**Supplied material**.
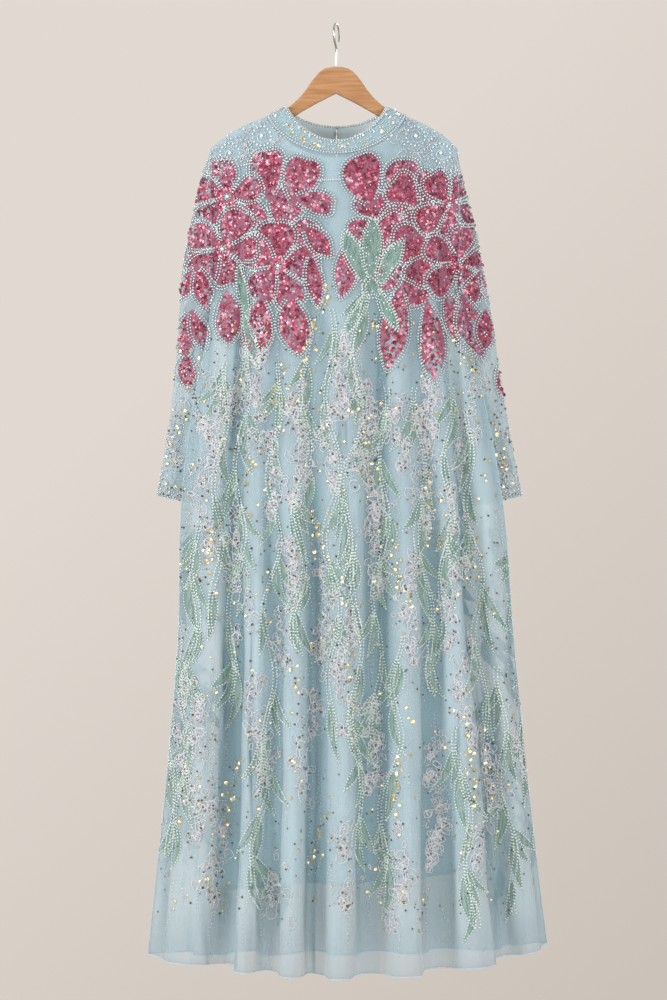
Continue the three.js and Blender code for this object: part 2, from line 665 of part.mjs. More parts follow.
// The upper edge of the arm lies under the shoulder seam of the lining.
function hangerOutline() {
  const armLength = SHOULDER.right - NECK.halfWidth;
  const armZ = (x) => {
    const share = (x - NECK.halfWidth) / armLength;
    const slope = (SHOULDER.fall + 3 * SHOULDER.droop * share ** 2) / armLength;
    return shoulderZ(share) - HANGER.clearance * Math.hypot(1, slope) ** 1.5;
  };
  const { endX, endDepth, endBulge } = HANGER;
  const arm = ARM_STOPS.map((x) => ({ x, z: armZ(x) }));
  const upper = [{ x: 0, z: HANGER.crownZ }, ...HANGER_CROWN, ...arm];
  const foot = { x: endX - 3, z: armZ(endX) - endDepth };
  const lower = [{ x: 0, z: HANGER.notchZ }, ...HANGER_UNDERSIDE, foot];
  const vectors = (points, sign) => points.map(({ x, z }) => new THREE.Vector2(sign * x, z));
  const armEnd = arm[arm.length - 1];
  const bulge = { x: endX + endBulge - 5, z: armZ(endX) - endDepth / 2 };
  const shape = new THREE.Shape();
  shape.moveTo(0, HANGER.crownZ);
  shape.splineThru(vectors(upper.slice(1), 1));
  shape.quadraticCurveTo(bulge.x, bulge.z, foot.x, foot.z);
  shape.splineThru(vectors(lower.slice(0, -1).reverse(), 1));
  shape.splineThru(vectors(lower.slice(1), -1));
  shape.quadraticCurveTo(-bulge.x, bulge.z, -armEnd.x, armEnd.z);
  shape.splineThru(vectors(upper.slice(0, -1).reverse(), -1));
  return shape;
}

function hangerGeometry() {
  const flat = HANGER.thickness - 2 * HANGER.round;
  const body = new THREE.ExtrudeGeometry(hangerOutline(), {
    depth: flat,
    bevelSize: HANGER.round,
    bevelOffset: -HANGER.round,
    bevelThickness: HANGER.round,
    bevelSegments: 2,
    curveSegments: 2,
  });
  body.rotateX(Math.PI / 2).translate(0, flat / 2, 0);
  const holeRadius = WIRE.radius + SEAM_GAP;
  const hole = new THREE.CylinderGeometry(holeRadius, holeRadius, 2 * HANGER.holeDepth, HANGER.holeSides);
  hole.rotateX(Math.PI / 2).translate(0, 0, HANGER.crownZ);
  return cut(body, hole);
}

// The hook rises from the hanger, turns over the rail from the front to the back, and stands a little askew.
function hookPath() {
  const r = WIRE.hookRadius + WIRE.radius;
  const twist = degToRad(WIRE.twist);
  const place = (y, z) => new THREE.Vector3(y * Math.sin(twist), y * Math.cos(twist), z);
  const onArc = (degrees) => {
    const angle = degToRad(degrees);
    return [r * Math.cos(angle), r * Math.sin(angle) - WIRE.hookRadius];
  };
  const [joinY, joinZ] = onArc(WIRE.from);
  const lean = degToRad(WIRE.from);
  const reach = (joinZ - WIRE.bendFoot) / 2;
  const path = new THREE.CurvePath();
  path.add(new THREE.LineCurve3(place(0, WIRE.stemFoot), place(0, WIRE.bendFoot)));
  path.add(
    new THREE.CubicBezierCurve3(
      place(0, WIRE.bendFoot),
      place(0, WIRE.bendFoot + reach),
      place(joinY - reach * Math.sin(lean), joinZ + reach * Math.cos(lean)),
      place(joinY, joinZ),
    ),
  );
  const arcPoints = [];
  for (let i = 0; i <= WIRE.arcSteps; i++)
    arcPoints.push(place(...onArc(lerp(WIRE.from, WIRE.to, i / WIRE.arcSteps))));
  path.add(new THREE.CatmullRomCurve3(arcPoints));
  return path;
}

function wireGeometry(path, radius, sides, steps) {
  const circle = new THREE.Shape();
  for (let i = 0; i <= sides; i++) {
    const a = (2 * Math.PI * i) / sides;
    if (i === 0) circle.moveTo(radius, 0);
    else circle.lineTo(radius * Math.cos(a), radius * Math.sin(a));
  }
  return new THREE.ExtrudeGeometry(circle, { extrudePath: path, steps, bevelEnabled: false });
}

function tubeRing(inner, outer, bottom, top) {
  const profile = [
    [inner, bottom],
    [outer, bottom],
    [outer, top],
    [inner, top],
    [inner, bottom],
  ].map(([r, z]) => new THREE.Vector2(r, z));
  return new THREE.LatheGeometry(profile, STEM_TUBE.sides).rotateX(Math.PI / 2);
}

// ---------------------------------------------------------------- the neck's hook and eye

const FASTENER = { z: -174, y: 37.5, eye: 2, eyeX: -1.6, wire: 0.45, sides: 6, eyeSteps: 14, hookSteps: 16 };
// The little hook from its shank on the right to its tip inside the eye, y from the middle of the eye.
const CLAW = [
  { x: 5, y: 0 },
  { x: 1.6, y: -1.3 },
  { x: -1.4, y: -1.7 },
  { x: -2.1, y: -0.9 },
  { x: -1.5, y: -0.1 },
];

function eyeGeometry() {
  const ring = new THREE.TorusGeometry(FASTENER.eye, FASTENER.wire, FASTENER.sides, FASTENER.eyeSteps);
  return ring.rotateX(Math.PI / 2).translate(FASTENER.eyeX, FASTENER.y, FASTENER.z);
}

function clawGeometry() {
  const points = CLAW.map(({ x, y }) => new THREE.Vector3(x, FASTENER.y + y, FASTENER.z));
  const path = new THREE.CatmullRomCurve3(points);
  return wireGeometry(path, FASTENER.wire, FASTENER.sides, FASTENER.hookSteps);
}

// ---------------------------------------------------------------- the kaftan

const COLOURS = {
  tulle: { color: 0xa9c6cf, roughness: 0.85, metalness: 0.0 },
  lining: { color: 0xb3d2de, roughness: 0.45, metalness: 0.0 },
  band: { color: 0xb9cdd0, roughness: 0.4, metalness: 0.1 },
  wood: { color: 0xc68d58, roughness: 0.45, metalness: 0.0 },
  steel: { color: 0x9a9893, roughness: 0.25, metalness: 1.0 },
  plastic: { color: 0xd9dad8, roughness: 0.35, metalness: 0.0 },
};

const kaftan = new THREE.Group();

function addMesh(name, geometry, finish) {
  const mesh = new THREE.Mesh(geometry, new THREE.MeshStandardMaterial(COLOURS[finish]));
  mesh.name = name;
  kaftan.add(mesh);
}

const front = tullePanel(-1);
const back = tullePanel(1);
const leftSleeve = sleevePiece(front, back, -1);
const rightSleeve = sleevePiece(front, back, 1);
const band = bandPiece(front, back);
const tulle = [front, back, leftSleeve, rightSleeve, band];
const lining = [liningPanel(-1), liningPanel(1)];
for (const set of [tulle, lining]) {
  sewTogether(set);
  set.forEach(standBack);
}

addMesh("front_panel", wallGeometry(front), "tulle");
addMesh("back_panel", cut(wallGeometry(back), slitCutter()), "tulle");
addMesh("sleeve_left", wallGeometry(leftSleeve), "tulle");
addMesh("sleeve_right", wallGeometry(rightSleeve), "tulle");
addMesh("neck_band", cut(wallGeometry(band), slitCutter()), "band");
addMesh("lining_front", wallGeometry(lining[0]), "lining");
addMesh("lining_back", cut(wallGeometry(lining[1]), slitCutter()), "lining");
addMesh("hanger_body", hangerGeometry(), "wood");
addMesh("hanger_hook", wireGeometry(hookPath(), WIRE.radius, WIRE.sides, WIRE.steps), "steel");
addMesh("hook_tube", tubeRing(STEM_TUBE.inner, STEM_TUBE.outer, STEM_TUBE.bottom, STEM_TUBE.top), "plastic");
addMesh("neck_eye", eyeGeometry(), "steel");
addMesh("neck_hook", clawGeometry(), "steel");

export default kaftan;
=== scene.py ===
"""A beaded tulle kaftan over a lining, on a wooden hanger. Lengths in the tables are millimetres, +Z up."""

import math

import bpy
import numpy as np
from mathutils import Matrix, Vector
from mathutils.bvhtree import BVHTree


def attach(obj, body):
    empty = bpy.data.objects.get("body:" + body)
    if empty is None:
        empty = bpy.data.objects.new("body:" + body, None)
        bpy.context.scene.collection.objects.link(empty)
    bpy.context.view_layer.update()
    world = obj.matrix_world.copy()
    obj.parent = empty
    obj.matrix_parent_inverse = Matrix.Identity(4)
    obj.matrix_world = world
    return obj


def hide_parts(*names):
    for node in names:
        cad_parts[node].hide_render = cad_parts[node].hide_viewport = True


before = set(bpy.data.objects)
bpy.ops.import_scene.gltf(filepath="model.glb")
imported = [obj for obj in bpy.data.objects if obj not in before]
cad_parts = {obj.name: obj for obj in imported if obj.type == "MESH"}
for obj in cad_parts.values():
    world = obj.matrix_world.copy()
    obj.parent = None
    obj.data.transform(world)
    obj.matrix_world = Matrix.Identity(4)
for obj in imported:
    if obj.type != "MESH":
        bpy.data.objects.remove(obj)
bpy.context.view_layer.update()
MM = 0.001
# About a whole turn, for a drawn phase.
TURN = 6.28
random = np.random.default_rng(20)

# ---------------------------------------------------------------- sizes of the cloth

NECK = dict(half=114, side_z=-151.3, front_y=48, back_y=42, front_drop=68, back_drop=39, round=1.35)
BAND_TOP = dict(half=82, side_z=-135.8, front_y=38, back_y=38, front_drop=60.5, back_drop=27, round=1.6)
NECK_FLATNESS = 0.7
NECK_CROWDING = 0.6
SHOULDER = dict(left=207, right=199, fall=33, droop=20, roll_y=10.6, roll_z=11)
ARMHOLE = dict(depth=227, tulle_swell=52, lining_swell=20)
ARMHOLE_TURNS = [0, 13, 26, 41, 59, 81, 106, 132, 155, 180]
TOP_BLEND = 150
LEVEL_BLEND = 620
SIDE_ROUND = 27
LINING_INSET = 2.2
LINING_NECK = dict(inset=5, narrow=0.88)
SLIT = dict(half=1.0, length=120)
TULLE_HEM = dict(left=-1532, middle=-1550, right=-1514)
LINING_HEM = dict(left=-1428, middle=-1408, right=-1388)
FOLD_LEVELS = dict(shoulder=-250, hips=-700, hem=-1550)
# How square the folds are across, at the top and at the hem.
FOLD_SQUARE = (0.15, 0.6)

BODY_COLUMNS = ("z", "left", "right", "front", "back", "seam_y")
TULLE_BODY = [
    (-150, 207, 199, 44, 38, 0),
    (-300, 205, 200, 56, 48, 0),
    (-431, 203, 202, 62, 54, 0),
    (-452, 205, 204, 63, 55, -8),
    (-520, 213, 216, 67, 56, -22),
    (-640, 236, 245, 76, 58, -34),
    (-800, 254, 273, 85, 64, -38),
    (-1000, 259, 289, 92, 76, -26),
    (-1200, 275, 309, 98, 86, -16),
    (-1400, 296, 332, 104, 94, -8),
    (-1555, 313, 352, 110, 100, -4),
]
LINING_BODY = [
    (-150, 203, 195, 36, 32, 0),
    (-300, 190, 184, 38, 33, 0),
    (-431, 180, 178, 40, 33, -2),
    (-640, 182, 188, 42, 34, -14),
    (-1000, 190, 210, 46, 38, -14),
    (-1430, 198, 236, 56, 50, -8),
]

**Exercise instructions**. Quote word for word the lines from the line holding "sewTogether(set);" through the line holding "obj.matrix_parent_inverse = Matrix.Identity(4)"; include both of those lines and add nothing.

**Response to this task**.
  sewTogether(set);
  set.forEach(standBack);
}

addMesh("front_panel", wallGeometry(front), "tulle");
addMesh("back_panel", cut(wallGeometry(back), slitCutter()), "tulle");
addMesh("sleeve_left", wallGeometry(leftSleeve), "tulle");
addMesh("sleeve_right", wallGeometry(rightSleeve), "tulle");
addMesh("neck_band", cut(wallGeometry(band), slitCutter()), "band");
addMesh("lining_front", wallGeometry(lining[0]), "lining");
addMesh("lining_back", cut(wallGeometry(lining[1]), slitCutter()), "lining");
addMesh("hanger_body", hangerGeometry(), "wood");
addMesh("hanger_hook", wireGeometry(hookPath(), WIRE.radius, WIRE.sides, WIRE.steps), "steel");
addMesh("hook_tube", tubeRing(STEM_TUBE.inner, STEM_TUBE.outer, STEM_TUBE.bottom, STEM_TUBE.top), "plastic");
addMesh("neck_eye", eyeGeometry(), "steel");
addMesh("neck_hook", clawGeometry(), "steel");

export default kaftan;
=== scene.py ===
"""A beaded tulle kaftan over a lining, on a wooden hanger. Lengths in the tables are millimetres, +Z up."""

import math

import bpy
import numpy as np
from mathutils import Matrix, Vector
from mathutils.bvhtree import BVHTree


def attach(obj, body):
    empty = bpy.data.objects.get("body:" + body)
    if empty is None:
        empty = bpy.data.objects.new("body:" + body, None)
        bpy.context.scene.collection.objects.link(empty)
    bpy.context.view_layer.update()
    world = obj.matrix_world.copy()
    obj.parent = empty
    obj.matrix_parent_inverse = Matrix.Identity(4)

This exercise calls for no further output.